4. Ontologies et politiques des futurs
Les sociétés contemporaines sont traversées de discours sur les changements qui les affectent, et sur leurs futurs, émanant tant du développement de technologies et des promesses les entourant, que de la crise climatique et des menaces qui en découlent.
Il s’agit ici de prendre la mesure des tensions qui existent entre différents imaginaires des futurs sociotechniques, et les anticipations faites dans la société — des anticipations ordinaires aux anticipations d’experts, d’industries ou d’institutions — concernant les transformations qu’il conviendrait de conduire.
Cet enjeu prend au sérieux le fait que ces anticipations et constructions de futurs se diversifient, se politisent et rentrent en conflit, que l’on songe aux imaginaires des risques et de l’effondrement, des diverses représentations de la manière dont la société peut se décarboner ou s’écologiser, ou encore des multiples déclinaisons de la soutenabilité.

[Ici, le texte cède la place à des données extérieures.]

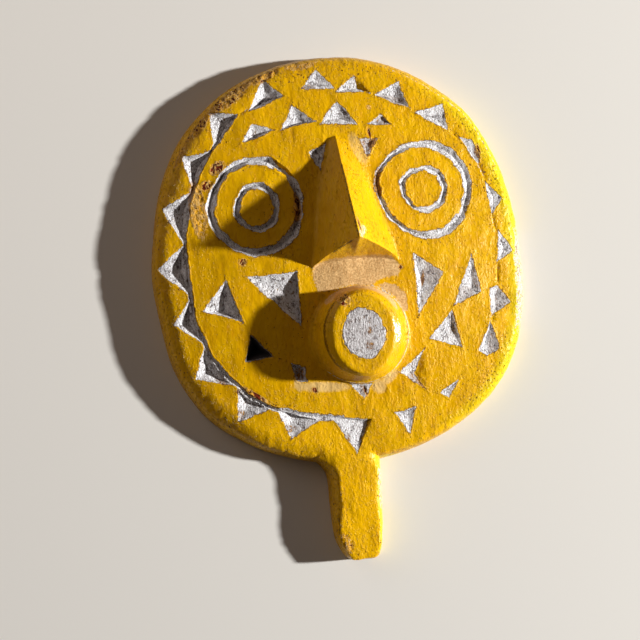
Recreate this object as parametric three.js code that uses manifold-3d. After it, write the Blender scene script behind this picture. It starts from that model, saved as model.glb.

Il s’agit dès lors de comprendre les différents registres de définition des futurs portés par différents acteurs, de la place des promesses – technologiques et non-technologiques — dans ces discours, de la manière dont ils sont utilisés comme ressources pour agir dans et performer le présent.
Il s’agit de poser la question des instruments — de la modélisation et scénarisation, en passant par la prospective — mais aussi des dispositifs participatifs que les sociétés parviennent à construire, pour s’entendre sur les futurs et mobiliser des scénarios et imaginaires pour créer le changement à différentes échelles institutionnelles.
5. Computation et numérique pour les sciences, techniques et l’innovation en société
Cet enjeu d’ordre méthodologique concerne la transformation numérique des sciences sociales. L’enquête numérique recouvre le fait d’utiliser petits et grands jeux de données, et une variété d’algorithmes pour traiter ces données, pour augmenter l’enquête sociologique ou ethnographique.
La notion souligne les assemblages entre méthodes sociologiques et ethnographiques non-numériques, avec le numérique, à de multiples niveaux : cartographier des environnements sociaux avant de choisir des sites d’enquête ; replacer dans des contextes plus larges les sites dans lesquels des enquêtes ont été menées ; consolider des observations situées grâce à des analyses à l’échelle de corpus de taille petite, moyenne ou grande ; enquêter de manière conjointe dans des espaces numériques et dans des espaces non-numériques ; étudier les discours des acteurs simultanément sur et en dehors de médias numériques…
L’enjeu autour de CorText concerne la diversification des données pouvant être traitées dans le CorText Manager, et le développement d’outils intégrés à cette interface permettant de les structurer, de les explorer, et d’y appliquer de multiples algorithmes. Cette capacité fait de CorText une véritable infrastructure pour les SHS. L’enjeu ici est de consolider cette infrastructure pour les sciences sociales computationnelles, en développant notamment l’offre de données, les algorithmes récemment introduits (par exemple d’analyse géospatiale), mais aussi en offrant des outils nouveaux de classification à base de Large Language Models (LLM). Le développement d’une nouvelle version du CorText Manager est prévue (pour faciliter l’accès à la documentation, à l’historique des opérations effectuées, visualiser et reproduire la chaîne d’opérations, produire et publier un rapport d’analyse synthétique), ainsi qu’un agrandissement de l’espace de stockage distribué et de capacités de calcul.